Spencer’s twin watched, and grew more and more jealous of the intimacy of a close friendships, of sacrifice. And then she chose to intervene, and somehow managed to pass as Spencer herself, because maybe, in the spur of the moment, and maybe that’s the truest story PLL has ever told, the girls were too self-involved to realise that one of their best friends had been transplanted by a stranger. As Troian Bellisario tries to master these strange vowels (and fails, which is the hardest lesson out of this – that wanting to be Tatiana Maslany can be the ruin of an entire show, that acting can measure up, but voice-lessons sometimes don’t), the show descends into its last moments of madness. It’s a good conclusion, in a way, that this whole time, a fake Truman-show version of Rosewood existed that imprisons those who set foot in it, that looks so very much like the real thing, yet isn’t quite there, and is inescapable. It’s a Dollhouse of sorts, for those who never make it out alive. Hanna and Caleb are deeply unhappy in their marriage, because Hanna is still willing to sacrifice all for Mona, and nothing, not even the child, will make up for it. Ali will always have been the girl who tortured not just Emily, but all of Rosewood High. Ezra will never not be a pathetic high school teacher who so eloquently seduced an underage girl that he is now married to her, and basing an entire career on writing about what a special little snowflake he is. Toby recognised Alex Drake as not Spencer not from making love to her, but from the lack of personal marks on Spencer’s favourite collection of poems. 

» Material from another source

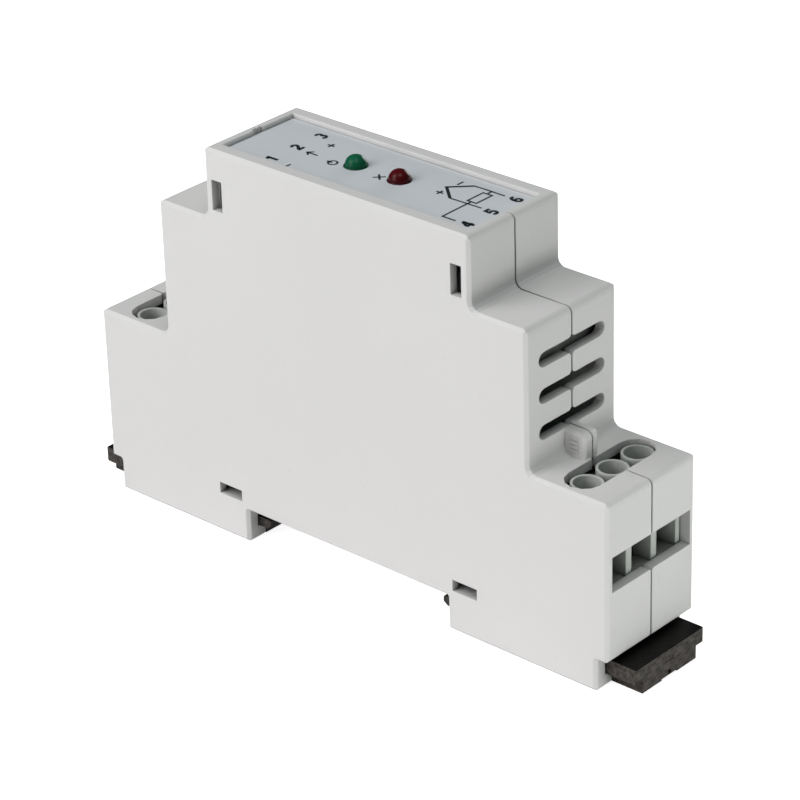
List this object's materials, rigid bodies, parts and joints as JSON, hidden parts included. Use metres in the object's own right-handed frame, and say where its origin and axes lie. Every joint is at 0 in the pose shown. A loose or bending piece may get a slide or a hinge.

There is nothing much to be said here. Seven or eight years, with the potential of being one of the most eloquent story about the horrors of patriarchy, traded away for whatever travesty this final few seasons chose to be. There are glimpses, still – glimpses that I thoroughly have to believe Marlene King was aware of, when she had Mona play with her dolls, in the end, the only person who truly got what she had always wanted.